Pfarrer Gaś hatte in seinem Grußwort zu Beginn daran erinnert, dass an diesem Tag, dem 22. Juni vor 65 Jahren, die Wiedereinweihung der St. Trinitatiskirche nach der Zerstörung durch deutsche Bomber stattfand. Man kann diese Partnerschaft nicht führen, ohne das unermessliche Leid zu erinnern, das Deutschland über seinen Nachbarn Polen, über das europäische Judentum und so viele andere Länder gebracht hat. 

Und so besuchten wir am kommenden Tag das Denkmal am Warschauer Ghetto, den jüdischen Friedhof und das Museum der Geschichte der polnischen Juden POLIN. Prof. Dr. Ruth Leiserowitz, stellvertretende Direktorin des Deutschen Historischen Instituts Warschau, führte uns über den jüdischen Friedhof. Und Michal Leiserowitz führte uns durch das Museum der Geschichte der Polnischen Juden POLIN und hat uns mit seinen Erläuterungen einen tiefen Einblick ermöglicht. 

Den Abend verbrachten wir nach einer ausführlichen Kirchenführung beim gemeinsamen Abendessen mit Mitgliedern der St. Trinitatisgemeinde im Unterbau der Kirche und kamen mit manchen ins Gespräch. Einige unserer Gruppe sprachen polnisch, mit anderen verständigten wir uns auf Englisch, und wunderten uns oft darüber, wie viele der Gemeindeglieder auf Deutsch mit uns sprechen konnten. 

Am Samstagmorgen versammelten wir uns wieder in der Kirche. Es war der Morgen, als die Wagner-Truppen auf Moskau zufuhren und niemand wusste, was dies bedeuten könnte. In der Kirche probte der Staats- und Domchor für das abendliche Konzert. „No More War“, die Musik Frederic Rzewskis erfüllte den Raum. Wir saßen wie gebannt – und die politische Lage in Europa mit dem russischen Angriffskrieg auf die Ukraine war wie ein ständiges Hintergrundrauschen in den Gesprächen dabei. 

Am Abend gab der Staats- und Domchor ein Konzert in der St. Trinitatis-Kirche. Polnische, deutsche und syrische Musiker musizierten dazu. Es war für uns alle ein unvergesslicher Abend.

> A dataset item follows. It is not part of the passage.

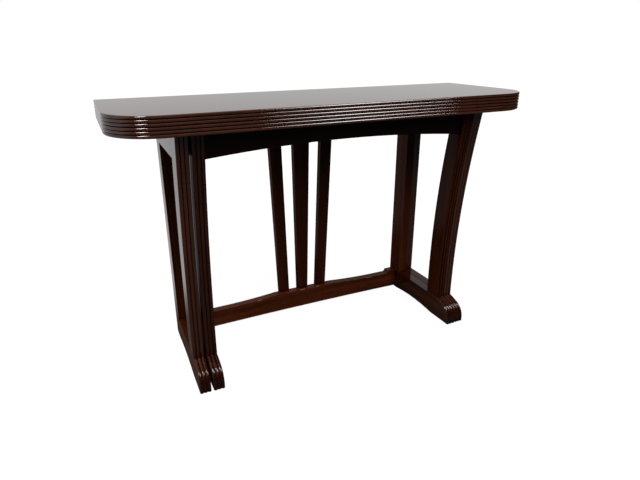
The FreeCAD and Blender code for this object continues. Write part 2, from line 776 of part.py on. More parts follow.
def build_apron():
    body = new_body("apron")
    rise = size.apron_arch_rise
    arch_radius = (frame_inner * frame_inner + rise * rise) / (rise * 2)
    pad(body, "board", "XZ_Plane", -apron_back, size.apron_thickness, [
        (-frame_inner, frame_top),
        (-frame_inner, rail_underside),
        (frame_inner, rail_underside, arch_radius, RIGHT),
        (frame_inner, frame_top),
    ])
    soften(body, "lower_arrises", long_lower_edges((rail_underside + frame_top) / 2))
    low, high = rail_underside + size.rail_tenon_shoulder, frame_top - size.rail_tenon_shoulder
    add_end_tenons(body, size.apron_tenon_length, apron_tenon_front, apron_tenon_back, low, high)
    stand_in_room(body)


def build_back_rail():
    body = new_body("back_rail")
    block(body, "Additive", "rail", (-frame_inner, rail_front, rail_underside),
          (frame_inner, rail_back, frame_top))
    soften(body, "lower_arrises", lambda edge: (
        edge.Length > LONG_EDGE and edge.CenterOfMass.z < rail_underside.value + 1
        and edge.CenterOfMass.y < (rail_front.value + rail_back.value) / 2))
    low, high = rail_underside + size.rail_tenon_shoulder, frame_top - size.rail_tenon_shoulder
    add_end_tenons(body, size.rail_tenon_length / 2, rail_front + size.rail_tenon_shoulder,
                   rail_back - size.rail_tenon_shoulder, low, high)
    drill_for_slats(body, back_rail_screw_heights())
    stand_in_room(body)


def build_stretcher():
    body = new_body("stretcher")
    high, low = size.stretcher_top_height, size.stretcher_top_height - size.stretcher_dip
    crown, dip, sweep = size.stretcher_crown_half, size.stretcher_dip, size.stretcher_sweep_length
    block_end = frame_inner - size.stretcher_block_length
    cove_end = block_end - dip
    sweep_radius = (sweep * sweep + dip * dip) / (dip * 2)
    underside, rise = size.stretcher_foot_clearance, size.stretcher_arch_rise
    arch_radius = (frame_inner * frame_inner + rise * rise) / (rise * 2)
    pad(body, "rail", "XZ_Plane", -rail_back, size.rail_thickness, [
        (-frame_inner, underside),
        (frame_inner, underside, arch_radius, RIGHT),
        (frame_inner, high),
        (block_end, high),
        (cove_end, low, dip, RIGHT),
        (crown + sweep, low),
        (crown, high, sweep_radius, RIGHT),
        (-crown, high),
        (-crown - sweep, low, sweep_radius, RIGHT),
        (-cove_end, low),
        (-block_end, high, dip, RIGHT),
        (-frame_inner, high),
    ])
    tenon_low, tenon_high = stretcher_tenon_heights()
    add_end_tenons(body, size.rail_tenon_length, rail_front + size.rail_tenon_shoulder,
                   rail_back - size.rail_tenon_shoulder, tenon_low, tenon_high)
    drill_for_slats(body, stretcher_screw_heights())
    stand_in_room(body)


def stretcher_screw_heights():
    """Heights of the two screws of each slat in the stretcher."""
    middle = (size.stretcher_foot_clearance + size.stretcher_top_height) / 2
    return middle - size.slat_screw_spacing / 2, middle + size.slat_screw_spacing / 2


def back_rail_screw_heights():
    """Heights of the two screws of each slat in the back rail."""
    middle = (rail_underside + frame_top) / 2
    return middle - size.slat_screw_spacing / 2, middle + size.slat_screw_spacing / 2


class Slat:
    """A slat that leans and tapers evenly from the stretcher's top to the back rail's underside."""

    def __init__(self, name, side, foot_centre, head_centre, foot_width, head_width):
        self.name, self.side = name, side
        self.foot_centre, self.head_centre = as_size(foot_centre), as_size(head_centre)
        self.foot_width, self.head_width = foot_width, head_width

    def at(self, height):
        """The slat's middle and half its width at a height."""
        share = (height - size.stretcher_top_height) / (rail_underside - size.stretcher_top_height)
        centre = (self.foot_centre + (self.head_centre - self.foot_centre) * share) * self.side
        return centre, (self.foot_width + (self.head_width - self.foot_width) * share) / 2


SLATS = (
    Slat("left", LEFT, size.side_slat_foot_centre, size.side_slat_head_centre,
         size.side_slat_foot_width, size.side_slat_head_width),
    Slat("centre", RIGHT, 0, 0, size.centre_slat_foot_width, size.centre_slat_head_width),
    Slat("right", RIGHT, size.side_slat_foot_centre, size.side_slat_head_centre,
         size.side_slat_foot_width, size.side_slat_head_width),
)


def drill_for_slats(body, heights):
    """Drills the back of a rail for the screws that come through the slats."""
    for slat in SLATS:
        for number, height in enumerate(heights):
            rod(body, "Subtractive", "%s_screw_hole_%d" % (slat.name, number),
                (slat.at(height)[0], rail_back, height), SLAT_SCREW.radius + size.screw_clearance,
                SLAT_SCREW.hole_depth - size.back_panel_thickness, TO_FRONT)


def build_slat(slat):
    body = new_body("slat_%s" % slat.name)
    low = size.stretcher_foot_clearance + size.stretcher_arch_rise + size.slat_end_margin
    high = frame_top - size.slat_end_margin
    (low_centre, low_half), (high_centre, high_half) = slat.at(low), slat.at(high)
    pad(body, "board", "XZ_Plane", 0, size.slat_thickness, [
        (low_centre - low_half, low),
        (low_centre + low_half, low),
        (high_centre + high_half, high),
        (high_centre - high_half, high),
    ])
    soften(body, "front_arrises", lambda edge: (
        edge.Length > LONG_EDGE and edge.CenterOfMass.y < -size.slat_thickness.value / 2))
    reach = size.top_length / 4
    for name, bottom, top in (
        ("foot", low - OVERRUN, size.stretcher_top_height),
        ("head", rail_underside, high + OVERRUN),
    ):
        block(body, "Subtractive", "%s_notch" % name, (-reach, -size.slat_thickness - OVERRUN, bottom),
              (reach, rail_back, top))
    for end, heights in (("foot", stretcher_screw_heights()), ("head", back_rail_screw_heights())):
        for number, height in enumerate(heights):
            sink_screw_hole(body, "%s_screw_hole_%d" % (end, number), (slat.at(height)[0], 0, height),
                            TO_FRONT, size.back_panel_thickness + OVERRUN, SLAT_SCREW)
    stand_in_room(body)


# ---------------------------------------------------------------------------------------------------------
# Blocks, hinges and screws
# ---------------------------------------------------------------------------------------------------------

def build_block(label, low_x, front, screw):
    """A block glued under the top, with the hole of the screw that holds the top down."""
    body = new_body(label)
    side = size.block_side
    block(body, "Additive", "block", (low_x, front, block_underside), (low_x + side, front + side, frame_top))
    sink_screw_hole(body, "screw_hole", (screw[0], screw[1], block_underside), UPRIGHT, size.block_height,
                    TOP_SCREW)
    stand_in_room(body)


def build_blocks():
    inset = size.block_side / 2
    places = top_screw_places()
    names = ("corner_block_front_left", "corner_block_back_left", "corner_block_front_right",
             "corner_block_back_right", "glue_block_apron", "glue_block_back_rail")
    for name, (across, back) in zip(names, places):
        build_block(name, across - inset, back - inset, (across, back))


def knuckle_spans(length):
    """Bottom and top of the three knuckles of a hinge, from its middle."""
    knuckle = (length - size.knuckle_gap * 2) / 3
    step = knuckle + size.knuckle_gap
    return [(step * index - knuckle / 2, step * index + knuckle / 2) for index in (-1, 0, 1)]


def build_plate(label, hinge, toward, is_moving):
    """A hinge plate that lies toward (+1 or -1) +X of its pin. The pin's axis is the plate's own Z axis."""
    body = new_body(label)
    length, width, seam = hinge.length, hinge.plate_width, hinge.seam
    outer_face = -size.hinge_axis_offset
    inner_face = outer_face - size.hinge_plate_thickness
    near, far = (seam / 2, width) if toward > 0 else (-width, -seam / 2)
    block(body, "Additive", "plate", (near, inner_face, -length / 2), (far, outer_face, length / 2))
    spans = knuckle_spans(length)
    own, others = (spans[1:2], spans[::2]) if is_moving else (spans[::2], spans[1:2])
    reach = size.barrel_radius + size.knuckle_gap
    for number, (low, high) in enumerate(others):
        block(body, "Subtractive", "barrel_notch_%d" % number,
              (-reach, inner_face - OVERRUN, low - size.knuckle_gap),
              (reach, outer_face + OVERRUN, high + size.knuckle_gap))
    for number, (low, high) in enumerate(own):
        rod(body, "Additive", "knuckle_%d" % number, (0, 0, low), size.barrel_radius, high - low)
    rod(body, "Subtractive", "pin_bore", (0, 0, -length), size.hinge_pin_radius + size.hinge_pin_clearance,
        length * 2)
    for number, row in enumerate(screw_rows()):
        sink_screw_hole(body, "screw_hole_%d" % number, (toward * hinge.screw_column, outer_face, row),
                        TO_FRONT, size.hinge_plate_thickness, HINGE_SCREW)
    return body


def build_pin(label, hinge):
    body = new_body(label)
    rod(body, "Additive", "pin", (0, 0, -hinge.length / 2), size.hinge_pin_radius, hinge.length)
    return body


def build_gate_hinges(gate):
    """The two hinges of a gate. Their pins stay with the fixed frame."""
    for name, height in gate_hinge_places():
        label = "%s_gate_hinge_%s" % ("left" if gate.side == LEFT else "right", name)
        axis = (gate.side * seam_centre, back_plane + size.hinge_axis_offset, height)
        place(build_plate(label + "_fixed_plate", GATE_HINGE, -gate.side, False), axis)
        place(build_pin(label + "_pin", GATE_HINGE), axis)
        gate.hang(build_plate(label + "_gate_plate", GATE_HINGE, gate.side, True), height)


def build_leaf_hinges():
    """The hinges between the two leaves. Their pins stay with the lower leaf."""
    for name, centre in leaf_hinge_places():
        label = "leaf_hinge_%s" % name
        axis = (centre, back_plane + size.hinge_axis_offset, leaf_seam_height)
        place(build_plate(label + "_fixed_plate", LEAF_HINGE, -1, False), axis, ALONG_TOP)
        place(build_pin(label + "_pin", LEAF_HINGE), axis, ALONG_TOP)
        place(build_plate(label + "_moving_plate", LEAF_HINGE, 1, True), axis, ALONG_TOP)


def build_screw_pattern(screw):
    """One screw, its head's flat face up at its own origin."""
    body = new_body(screw.label, is_node=False)
    head, point = screw.head_height, screw.point_length
    taper(body, "Additive", "head", (0, 0, 0), screw.head_radius, screw.radius, head, UPSIDE_DOWN)
    rod(body, "Additive", "shank", (0, 0, -head), screw.radius, screw.length - head - point, UPSIDE_DOWN)
    taper(body, "Additive", "point", (0, 0, point - screw.length), screw.radius, screw.radius / POINT_TAPER,
          point, UPSIDE_DOWN)
    slot = size.screw_slot_width / 2
    block(body, "Subtractive", "slot", (-screw.head_radius, -slot, -head / 2),
          (screw.head_radius, slot, head))
    return body


def build_screws(label, pattern, heads, rotation):
    """A group of equal screws with their heads at given places."""
    links = []
    for number, head in enumerate(heads):
        link = doc.addObject("App::Link", "%s_%d" % (label, number))
        link.LinkedObject = pattern
        place(link, head, rotation)
        links.append(link)
    group = doc.addObject("Part::Compound", label)
    group.Label = label
    group.Links = links
    nodes.append(group)
    return group


def gate_screw_heads(side, toward):
    """Heads of a gate hinge's screws, measured from the seam of an end frame."""
    across = toward * GATE_HINGE.screw_column
    return [(across + side, 0, height + row) for name, height in gate_hinge_places() for row in screw_rows()]


def leaf_screw_heads(toward):
    height = leaf_seam_height + toward * LEAF_HINGE.screw_column
    return [(centre + row, 0, height) for name, centre in leaf_hinge_places() for row in screw_rows()]


def build_all_screws(gates):
    hinge_screw = build_screw_pattern(HINGE_SCREW)
    slat_screw = build_screw_pattern(SLAT_SCREW)
    top_screw = build_screw_pattern(TOP_SCREW)
    stand_in_room(build_screws("leaf_hinge_screws_lower", hinge_screw, leaf_screw_heads(-1), TO_BACK))
    stand_in_room(build_screws("leaf_hinge_screws_upper", hinge_screw, leaf_screw_heads(1), TO_BACK))
    fixed = []
    for gate in gates:
        fixed += gate_screw_heads(gate.side * seam_centre, -gate.side)
        label = "%s_gate_hinge_screws" % ("left" if gate.side == LEFT else "right")
        gate.settle(build_screws(label, hinge_screw, gate_screw_heads(0, gate.side), TO_BACK))
    stand_in_room(build_screws("gate_hinge_screws_fixed", hinge_screw, fixed, TO_BACK))
    slat_heads = [(slat.at(height)[0], 0, height) for slat in SLATS
                  for height in stretcher_screw_heights() + back_rail_screw_heights()]
    stand_in_room(build_screws("slat_screws", slat_screw, slat_heads, TO_BACK))
    top_heads = [(across, back, block_underside) for across, back in top_screw_places()]
    stand_in_room(build_screws("top_fixing_screws", top_screw, top_heads, UPSIDE_DOWN))


# ---------------------------------------------------------------------------------------------------------
# The whole table
# ---------------------------------------------------------------------------------------------------------

def build_table():
    build_leaf("top_leaf_lower", frame_top, -1)
    build_leaf("top_leaf_upper", frame_top + size.leaf_thickness + size.leaf_gap, 1)
    gates = [HalfFrame(side, True) for side in (LEFT, RIGHT)]
    for half_frame in [HalfFrame(side, False) for side in (LEFT, RIGHT)] + gates:
        build_front_leg(half_frame)
        build_back_leg(half_frame)
        build_top_rail(half_frame)
        build_sled(half_frame)
    build_apron()
    build_back_rail()
    build_stretcher()
    for slat in SLATS:
        build_slat(slat)
    build_blocks()
    for gate in gates:
        build_gate_hinges(gate)
    build_leaf_hinges()
    build_all_screws(gates)


def check_document():
    """Stops where any object failed to compute, or a piece isn't a sound solid."""
    for item in doc.Objects:
        if "Invalid" in item.State or "Error" in item.State:
            raise RuntimeError("%s failed: %s" % (item.Name, item.State))
    for node in nodes:
        if node.Shape.isNull() or not node.Shape.isValid() or not node.Shape.Solids:
            raise RuntimeError("%s is not a sound solid" % node.Label)


def write_parts(folder):
    os.makedirs(folder, exist_ok=True)
    for node in nodes:
        node.Shape.exportStep(os.path.join(folder, node.Label + ".step"))


build_table()
doc.recompute()
check_document()
write_parts("parts")
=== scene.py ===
import math
from typing import NamedTuple
import bpy
from mathutils import Matrix, Vector


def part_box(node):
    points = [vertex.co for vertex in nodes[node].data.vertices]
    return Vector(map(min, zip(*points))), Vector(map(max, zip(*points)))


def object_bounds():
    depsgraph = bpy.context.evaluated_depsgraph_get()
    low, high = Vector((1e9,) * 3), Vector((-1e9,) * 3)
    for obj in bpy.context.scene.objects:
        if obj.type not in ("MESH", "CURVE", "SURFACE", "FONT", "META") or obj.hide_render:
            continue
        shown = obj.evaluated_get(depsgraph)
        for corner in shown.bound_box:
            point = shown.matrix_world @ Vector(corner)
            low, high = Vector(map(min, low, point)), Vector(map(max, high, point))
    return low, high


# Flip-top folding console table: its finish, the room's light and the camera. Metres, +X along the table to
# the right, +Y towards its back, +Z up, with the origin on the floor under the middle of the closed table.

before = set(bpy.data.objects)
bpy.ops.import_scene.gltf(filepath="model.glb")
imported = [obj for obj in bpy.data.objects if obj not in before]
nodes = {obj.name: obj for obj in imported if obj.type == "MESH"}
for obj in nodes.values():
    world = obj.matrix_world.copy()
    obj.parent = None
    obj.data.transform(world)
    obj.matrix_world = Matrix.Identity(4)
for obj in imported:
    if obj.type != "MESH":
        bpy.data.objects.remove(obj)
cad_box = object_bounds()
table_low, table_high = cad_box

WHITE = (1.0, 1.0, 1.0)
UP = (0.0, 0.0, 1.0)
BACKWARDS = (0.0, 1.0, 0.0)


# ---------------------------------------------------------------------------------------------------------
# Camera
# ---------------------------------------------------------------------------------------------------------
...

Am Sonntag dann ein gemeinsamer Gottesdienst mit der Staats- und Domchor, die Bitte um Frieden klang durch den Raum. 

Ein herzlicher Dank geht an die Stiftung für deutsch-polnische Zusammenarbeit in Warschau, die unsere Reise so großzügig unterstützt hat.

Terminhinweis: Am Sonntag, den 17. September 2023, wird im Gottesdienst um 10 Uhr im Berliner Dom Dompredigerin Dr. Petra Zimermann in den Ruhestand verabschiedet. Dazu wird u. a. eine Delegation mit Pfr. Dr. Piotr Gaś aus der Partnergemeinde St. Trnitatis aus Warschau erwartet.